There were problems at first. Royal Gift was an inexperienced four-year-old who initially seems to have been intimidated by Washington’s tall draft-horse mares, and he wouldn’t fornicate with horses. But after a year or two of conjugal training with the friendly jennies, Royal Gift emerged. At his main estate in Mount Vernon, Washington built new barns and fenced in nearby pastures to create what he called “the compound,” ambitiously interbreeding his new Andalusian and Maltese stock for the best conformation and temperament. By the time he died in 1799, there were sixty working draft mules at Mount Vernon alone.
But that was only the beginning. A single jack could service several horse mares a day, twenty or more a week, up to a thousand a year, and Malthusian growth just took over from there. Washington either sold his jacks outright to other breeders, or advertised in the Pennsylvania and Virginia newspapers the “at fee” services of his jacks, who made long breeding tours throughout the old colonies and the new frontier states every year. The new draft mules proved wildly popular. Many other Virginia planters, seeing a good thing, began importing the European mammoths themselves, and before long the Old Dominion had essentially become a mule bordello. By 1810 the region’s initial breeding stock had yielded an estimated 800,000 mules distributed throughout the South and beyond the Allegheny frontier.
The early descendants of the Mount Vernon stock—tall, drafty, and weighing between a thousand and 1,200 pounds—were initially called “American Mammoth” mules, but the breed name gradually changed as the frontier moved west. In the 1820s, the most prized farm animals were called “Tennessee” and then “Kentucky” mules, because the frontier of Tennessee and Kentucky were where most of them were working and the best breeding lines were being established. By the 1840s the frontier had moved to Missouri and it was the “Missouri Mule” that became the American archetype. Thousands of these tall, reliable draft animals—mostly bred from black Percheron mares—were produced every year to supply the burgeoning overland trail traffic. The rapid spread of the Missouri mule and the success of farmers at breeding them to meet each new demand were signature American achievements. But it w
as government spending—so often a factor in developing a new industry—that proved decisive after the 1850s.
More than a million mules were used by the Quartermaster Corps and the sutler trains that supplied the Union forces during the Civil War, a vital contribution when you consider that provisioning, as much as anything else, helped win the war for the North.
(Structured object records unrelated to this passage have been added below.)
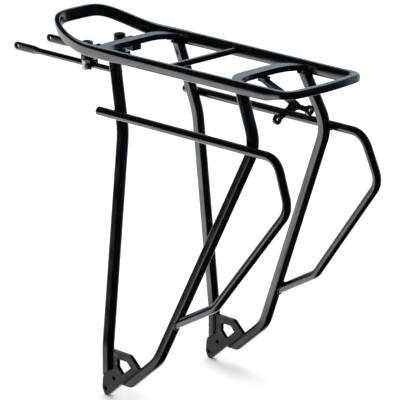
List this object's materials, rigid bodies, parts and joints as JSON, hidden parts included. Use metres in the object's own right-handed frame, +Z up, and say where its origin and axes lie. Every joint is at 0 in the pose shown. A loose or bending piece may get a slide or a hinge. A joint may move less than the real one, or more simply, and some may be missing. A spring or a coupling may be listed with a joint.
{
  "type": "rear rack",
  "caption": "Bicycle rear rack: a deck loop on two leaning leg frames, with pannier rails, foot plates, a rear light bracket and sliding, swivelling front stays.",
  "frame": {"origin": "halfway between the two lower foot holes, on the bicycle's middle plane", "axes": "+X towards the rear, +Y towards the bicycle's right side, +Z up"},
  "size_m": [0.4697, 0.1798, 0.4077],
  "materials": {
    "black_alloy": "satin black coating on aluminium tube and plate",
    "black_fastener": "black oxide on steel screws",
    "bright_steel": "brushed stainless strap",
    "black_plastic": "moulded plugs and caps"
  },
  "bodies": {
    "rack": {"deck_loop": "black_alloy", "front_bridge": "black_alloy", "middle_crossbar": "black_alloy", "rear_bridge": "black_alloy", "light_bracket": "black_alloy", "left_front_leg": "black_alloy", "left_rear_leg": "black_alloy", "left_pannier_rail": "black_alloy", "left_rail_plug": "black_plastic", "left_foot_plate": "black_alloy", "left_stay_arm": "black_alloy", "right_front_leg": "black_alloy", "right_rear_leg": "black_alloy", "right_pannier_rail": "black_alloy", "right_rail_plug": "black_plastic", "right_foot_plate": "black_alloy", "right_stay_arm": "black_alloy"},
    "left_clamp": {"left_clamp_plate": "black_fastener", "left_clamp_bolt": "black_fastener", "left_clamp_block": "black_alloy", "left_clamp_saddle": "bright_steel", "left_lock_screw": "black_fastener"},
    "left_stay": {"left_stay": "black_alloy", "left_stay_cap": "black_plastic"},
    "right_clamp": {"right_clamp_plate": "black_fastener", "right_clamp_bolt": "black_fastener", "right_clamp_block": "black_alloy", "right_clamp_saddle": "bright_steel", "right_lock_screw": "black_fastener"},
    "right_stay": {"right_stay": "black_alloy", "right_stay_cap": "black_plastic"}
  },
  "joints": [
    {"name": "left_clamp_swivel", "type": "hinge", "parent": "rack", "child": "left_clamp", "pos_m": [-0.087, -0.0252, 0.36], "axis": [0, 0, 1], "range_deg": [-8, 12]},
    {"name": "left_stay_slide", "type": "slide", "parent": "left_clamp", "child": "left_stay", "axis": [1, 0, 0], "range_m": [-0.034, 0.03]},
    {"name": "right_clamp_swivel", "type": "hinge", "parent": "rack", "child": "right_clamp", "pos_m": [-0.087, 0.0252, 0.36], "axis": [0, 0, 1], "range_deg": [-12, 8]},
    {"name": "right_stay_slide", "type": "slide", "parent": "right_clamp", "child": "right_stay", "axis": [1, 0, 0], "range_m": [-0.034, 0.03]}
  ]
}
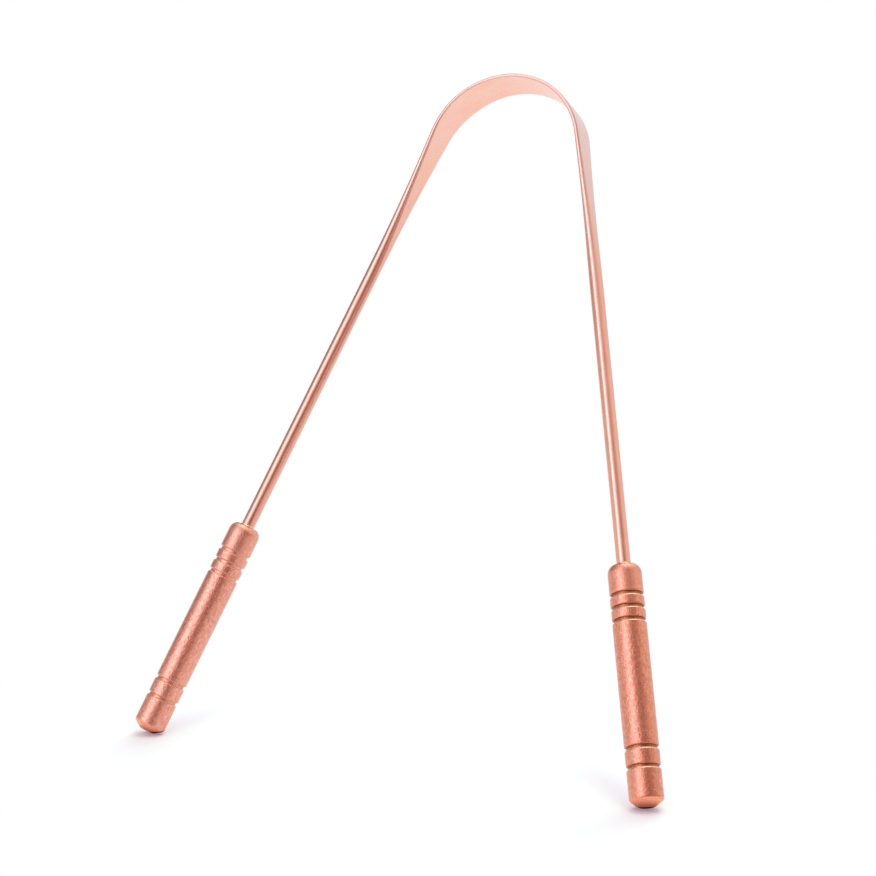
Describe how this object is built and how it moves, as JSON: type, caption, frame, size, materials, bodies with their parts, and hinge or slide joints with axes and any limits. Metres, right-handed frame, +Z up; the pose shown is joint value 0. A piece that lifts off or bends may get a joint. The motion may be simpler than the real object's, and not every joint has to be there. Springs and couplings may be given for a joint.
{
  "type": "tongue scraper",
  "caption": "Two-handled copper tongue scraper: a round rod bent into a tall arch, rolled flat at the top as the scraping blade, with turned and grooved bar handles on both legs.",
  "frame": {"origin": "midway between the free ends of the two handles, at the height on which they stand", "axes": "+Z up from the handle ends to the top of the arch, +X from the left leg to the right leg, +Y across the blade's width, away from the picture's viewpoint"},
  "size_m": [0.1116, 0.0086, 0.1413],
  "materials": {
    "copper_rod": "polished round legs, satin blade",
    "copper_bar": "satin, turned and brushed along the bar",
    "braze_filler": "bright, as it cooled"
  },
  "bodies": {
    "root": {"scraping_bow": "copper_rod", "left_handle": "copper_bar", "right_handle": "copper_bar", "left_braze": "braze_filler", "right_braze": "braze_filler"}
  },
  "joints": []
}
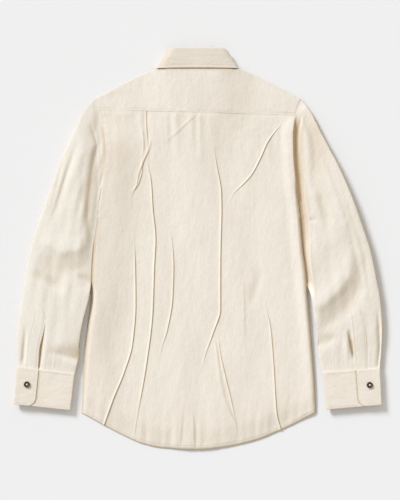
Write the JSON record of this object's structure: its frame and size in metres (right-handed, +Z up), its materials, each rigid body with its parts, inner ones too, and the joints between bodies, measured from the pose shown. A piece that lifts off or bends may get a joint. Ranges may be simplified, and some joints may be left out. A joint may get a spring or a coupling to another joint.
{
  "type": "pleated shirt",
  "caption": "Long-sleeved cream cotton shirt with irregular pressed pleats down the back, laid flat on its front, collar and cuffs buttoned.",
  "frame": {"origin": "on the surface the shirt lies on, below the middle of its outline", "axes": "+Z up from the floor through the back of the shirt, +Y from the hem to the collar, +X to the sleeve on the right when seen from above"},
  "size_m": [0.7354, 0.8022, 0.0184],
  "materials": {
    "shirt_cloth": "undyed cream cotton, plain weave with faint slubs, matt",
    "button": "dark brown horn-like resin, softly polished"
  },
  "bodies": {
    "root": {"back_panel": "shirt_cloth", "yoke": "shirt_cloth", "front_left": "shirt_cloth", "front_right": "shirt_cloth", "front_placket": "shirt_cloth", "sleeve_left": "shirt_cloth", "sleeve_right": "shirt_cloth", "sleeve_placket_left": "shirt_cloth", "sleeve_placket_right": "shirt_cloth", "cuff_left": "shirt_cloth", "cuff_right": "shirt_cloth", "collar_stand": "shirt_cloth", "collar_leaf": "shirt_cloth", "cuff_button_left": "button", "cuff_button_right": "button", "collar_button": "button", "front_button_1": "button", "front_button_2": "button", "front_button_3": "button", "front_button_4": "button", "front_button_5": "button", "front_button_6": "button", "front_button_7": "button"}
  },
  "joints": []
}
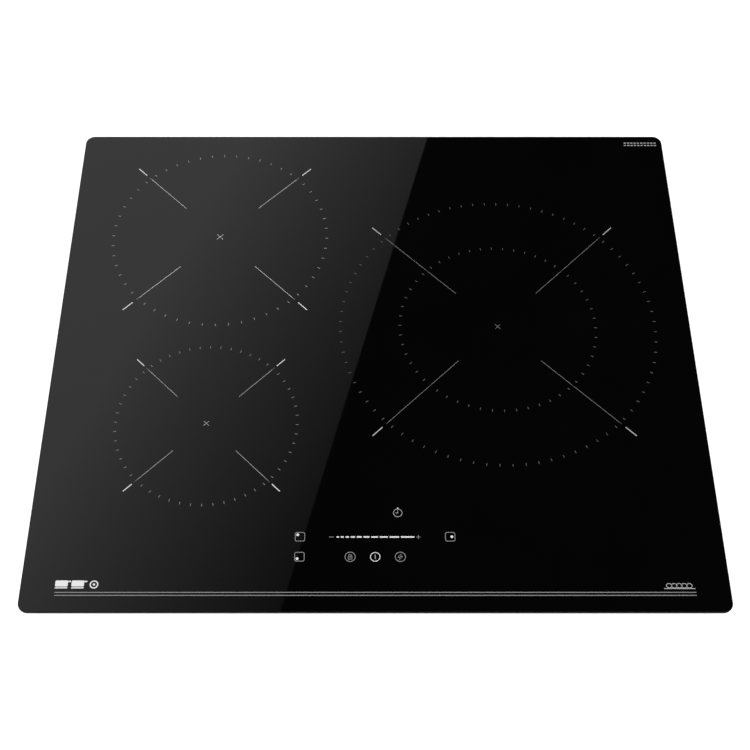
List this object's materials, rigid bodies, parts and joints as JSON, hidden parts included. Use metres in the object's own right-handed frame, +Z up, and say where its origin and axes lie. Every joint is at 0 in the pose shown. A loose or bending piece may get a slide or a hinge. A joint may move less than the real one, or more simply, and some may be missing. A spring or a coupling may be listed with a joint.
{
  "type": "induction hob",
  "caption": "Built-in induction hob: flat black glass-ceramic plate with printed cooking zones and touch slider over a shallow sheet-steel casing with coils and fan",
  "frame": {"origin": "centre of the glass plate outline, on the plane of the stand-off pads under the casing", "axes": "+Z up through the plate, +X to the right seen by the cook, +Y towards the rear wall, front edge at -Y"},
  "size_m": [0.59, 0.52, 0.0562],
  "materials": {
    "adhesive": "cured silicone",
    "zinc_screw": "zinc-plated",
    "connector_white": "moulded nylon",
    "tray_plastic": "moulded, flame-retardant",
    "terminal_plastic": "moulded, matt black",
    "spring_steel": "zinc-plated strip",
    "enamel_print": "fired white enamel",
    "galvanised_steel": "hot-dip galvanised sheet with fine spangle",
    "fan_plastic": "moulded, satin",
    "coil_plastic": "glass-filled, matt",
    "ferrite": "sintered, matt dark grey",
    "mica": "pressed mica sheet",
    "copper_litz": "enamelled copper strands",
    "glass_ceramic": "polished black glass-ceramic, opaque",
    "aluminium_sheet": "mill finish",
    "led_amber": "clear lens, unlit",
    "board_green": "solder-masked laminate",
    "component_black": "moulded epoxy",
    "capacitor_blue": "potted box",
    "ribbon_grey": "flat cable",
    "foam_seal": "closed-cell foam",
    "sensor_metal": "alumina cap",
    "brass_terminal": "nickel-free brass"
  },
  "bodies": {
    "hob": {"adhesive_beads": "adhesive", "base_screws": "zinc_screw", "board_connectors": "connector_white", "board_tray": "tray_plastic", "cable_bush": "terminal_plastic", "casing_screws": "zinc_screw", "clamp_screws": "zinc_screw", "coil_springs": "spring_steel", "control_holder": "tray_plastic", "corner_marks_print": "enamel_print", "end_rails": "galvanised_steel", "fan_housing": "fan_plastic", "fan_shaft": "zinc_screw", "front_left_coil_base": "coil_plastic", "front_left_ferrites": "ferrite", "front_left_mica": "mica", "front_left_winding": "copper_litz", "front_left_zone_print": "enamel_print", "front_lines_print": "enamel_print", "glass_plate": "glass_ceramic", "heat_sink": "aluminium_sheet", "indicator_lights": "led_amber", "key_springs": "spring_steel", "key_symbols_print": "enamel_print", "left_coil_carrier": "aluminium_sheet", "lower_casing": "galvanised_steel", "mains_choke": "copper_litz", "power_board": "board_green", "power_transistors": "component_black", "rear_left_coil_base": "coil_plastic", "rear_left_ferrites": "ferrite", "rear_left_mica": "mica", "rear_left_winding": "copper_litz", "rear_left_zone_print": "enamel_print", "resonance_capacitors": "capacitor_blue", "ribbon_cable": "ribbon_grey", "right_coil_base": "coil_plastic", "right_coil_carrier": "aluminium_sheet", "right_ferrites": "ferrite", "right_inner_winding": "copper_litz", "right_mica": "mica", "right_outer_winding": "copper_litz", "right_zone_print": "enamel_print", "side_rails": "galvanised_steel", "slider_electrode": "foam_seal", "slider_print": "enamel_print", "smoothing_capacitors": "capacitor_blue", "temperature_sensors": "sensor_metal", "terminal_block": "connector_white", "terminal_box": "terminal_plastic", "terminal_screws": "brass_terminal", "touch_board": "board_green", "weld_nuts": "zinc_screw", "worktop_seal": "foam_seal"},
    "terminal_cover": {"terminal_cover": "terminal_plastic"},
    "fan_rotor": {"fan_rotor": "fan_plastic"},
    "front_left_clamp": {"front_left_clamp": "spring_steel"},
    "front_right_clamp": {"front_right_clamp": "spring_steel"},
    "rear_left_clamp": {"rear_left_clamp": "spring_steel"},
    "rear_right_clamp": {"rear_right_clamp": "spring_steel"}
  },
  "joints": [
    {"name": "fan_spin", "type": "hinge", "parent": "hob", "child": "fan_rotor", "pos_m": [0.14, -0.04, 0.018], "axis": [0, 0, 1], "continuous": true},
    {"name": "terminal_cover_hinge", "type": "hinge", "parent": "hob", "child": "terminal_cover", "pos_m": [0.184, 0.2426, 0.032], "axis": [1, 0, 0], "range_deg": [0, 100]},
    {"name": "front_left_clamp_swivel", "type": "hinge", "parent": "hob", "child": "front_left_clamp", "pos_m": [-0.252, -0.15, 0.003], "axis": [0, 0, 1], "range_deg": [0, 90]},
    {"name": "front_right_clamp_swivel", "type": "hinge", "parent": "hob", "child": "front_right_clamp", "pos_m": [0.252, -0.15, 0.003], "axis": [0, 0, -1], "range_deg": [0, 90]},
    {"name": "rear_left_clamp_swivel", "type": "hinge", "parent": "hob", "child": "rear_left_clamp", "pos_m": [-0.252, 0.15, 0.003], "axis": [0, 0, -1], "range_deg": [0, 90]},
    {"name": "rear_right_clamp_swivel", "type": "hinge", "parent": "hob", "child": "rear_right_clamp", "pos_m": [0.252, 0.15, 0.003], "axis": [0, 0, 1], "range_deg": [0, 90]}
  ]
}
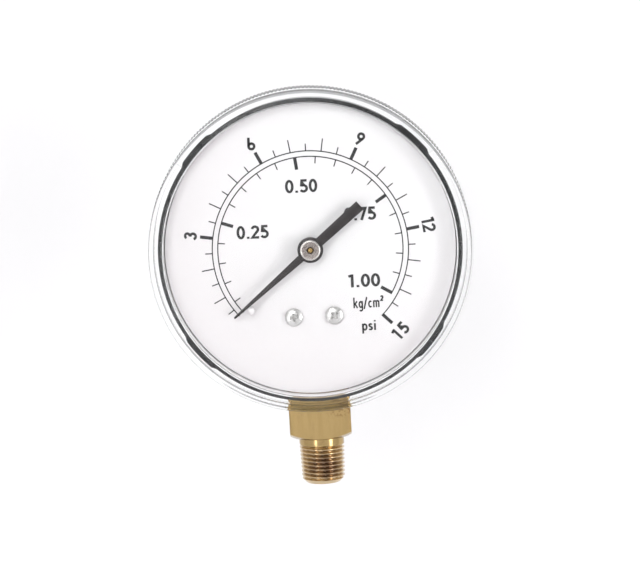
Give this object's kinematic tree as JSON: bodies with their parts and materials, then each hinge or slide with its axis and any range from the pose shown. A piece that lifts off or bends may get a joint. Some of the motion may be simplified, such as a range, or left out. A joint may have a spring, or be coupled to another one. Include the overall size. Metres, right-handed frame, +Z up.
{
  "type": "pressure gauge",
  "caption": "Round Bourdon-tube pressure gauge with a clear twist-off lens, dial and pointer, geared movement, and a brass bottom stem with a square wrench block.",
  "frame": {"origin": "centre of the inlet thread at its lower end, on the stem axis", "axes": "+Z up along the stem, away from the thread; the dial faces -Y; +X is to the right of a person who reads the dial"},
  "size_m": [0.0748, 0.0267, 0.093],
  "materials": {
    "case_enamel": "gloss black enamel on drawn steel",
    "screw_steel": "zinc-plated",
    "lens_plastic": "clear moulded polycarbonate",
    "dial_enamel": "satin white enamel",
    "socket_brass": "machined, tarnished on the thread",
    "tube_bronze": "drawn phosphor bronze",
    "movement_brass": "stamped and turned brass",
    "pin_steel": "polished steel",
    "pointer_enamel": "satin black enamel on aluminium",
    "bushing_nickel": "turned, nickel-plated"
  },
  "bodies": {
    "gauge_body": {"case": "case_enamel", "case_screws": "screw_steel", "dial": "dial_enamel", "dial_screws": "screw_steel", "stop_pin": "dial_enamel", "socket": "socket_brass", "bourdon_tube": "tube_bronze", "hairspring": "tube_bronze", "hairspring_stud": "movement_brass", "front_plate": "movement_brass", "back_plate": "movement_brass", "pillars": "movement_brass", "plate_screws": "screw_steel", "movement_screws": "screw_steel"},
    "lens_ring": {"lens": "lens_plastic"},
    "pointer_set": {"pinion": "movement_brass", "hairspring_collet": "movement_brass", "pointer": "pointer_enamel", "pointer_bushing": "bushing_nickel"},
    "sector_set": {"sector_gear": "movement_brass", "sector_arbor": "pin_steel", "tail_pin": "pin_steel"},
    "link_set": {"link": "movement_brass"},
    "tip_set": {"tube_tip": "movement_brass", "tip_pin": "pin_steel"}
  },
  "joints": [
    {"name": "pointer_turn", "type": "hinge", "parent": "gauge_body", "child": "pointer_set", "pos_m": [0, 0, 0.0544], "axis": [0, 1, 0], "range_deg": [0, 264.5], "deforming": ["hairspring"]},
    {"name": "sector_swing", "type": "hinge", "parent": "gauge_body", "child": "sector_set", "pos_m": [0, 0, 0.04065], "axis": [0, 1, 0], "range_deg": [-26.5, 0]},
    {"name": "link_swing", "type": "hinge", "parent": "sector_set", "child": "link_set", "pos_m": [-0.00114, 0, 0.03578], "axis": [0, 1, 0], "range_deg": [0, 20.5]},
    {"name": "tube_tip_flex", "type": "hinge", "parent": "gauge_body", "child": "tip_set", "pos_m": [-0.0018, 0, 0.0596], "axis": [0, 1, 0], "range_deg": [-5.5, 0], "deforming": ["bourdon_tube"]},
    {"name": "lens_twist", "type": "hinge", "parent": "gauge_body", "child": "lens_ring", "pos_m": [0, 0, 0.0544], "axis": [0, 1, 0], "range_deg": [-22, 0]}
  ],
  "couplings": [
    {"joint": "sector_swing", "follows": "pointer_turn", "ratio": -0.1},
    {"joint": "link_swing", "follows": "pointer_turn", "ratio": 0.07703},
    {"joint": "tube_tip_flex", "follows": "pointer_turn", "ratio": -0.020544}
  ]
}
After the Civil War, the same bloodlines were used to produce thousands of mules every year for the U.S. Army’s supply convoys, which traveled all summer along the many tributaries of the Oregon Trail to military forts in the West. During the great stagecoach era of the American West in the 1860s and 1870s, mules did most of the work, even if, later, in Hollywood westerns, horses got all of the credit. Perhaps as many as 800,000 distinctive, black Missouri mules—branded with a large “U.S.” on their rumps—were sent to Europe during World War I. In World War II, roughly 35,000 Missouri mules were deployed to mountainous or jungle theaters where Jeeps and trucks couldn’t get through, mostly for hauling light artillery, ammunition, and soldiers’ rations. The animals played valiant roles in two of the most important actions of the war—the 10th Mountain Division’s storming of the Italian Alps, and with the fabled Merrill’s Marauders along the Burma Road to China. After the terrorist attacks on New York and Washington in 2001, the U.S. Marines and the U.S. Army’s Special Forces Command quickly reactivated the mule programs, and thousands of distant descendants of Washington’s jacks have been deployed in Afghanistan and other mountainous countries around the world. The marines and the army maintain their herds at bases in North Carolina and California, where mountain warfare troops are trained in mule handling, packing, and veterinary care.
The advantages of mules have been known since ancient times. Fully grown mules tend to have the height and musculature of their mother, while inheriting the leaner physique and more nimble legs of their jack father. This produces a hybrid with the strength, but nowhere near the weight, of the mother. The two most common draft-mule crosses today are mammoth jacks bred to black or gray Percheron mares, and the sorrel and dun mules produced by mating with Belgian mares. When mature, the hybrid offspring weigh as much as seven hundred pounds less than their mother, giving the finished mule an extraordinary strength-to-weight ratio and agility far beyond its roots in the horse. In the equine world, the most common adjective applied to mules is “athletic.”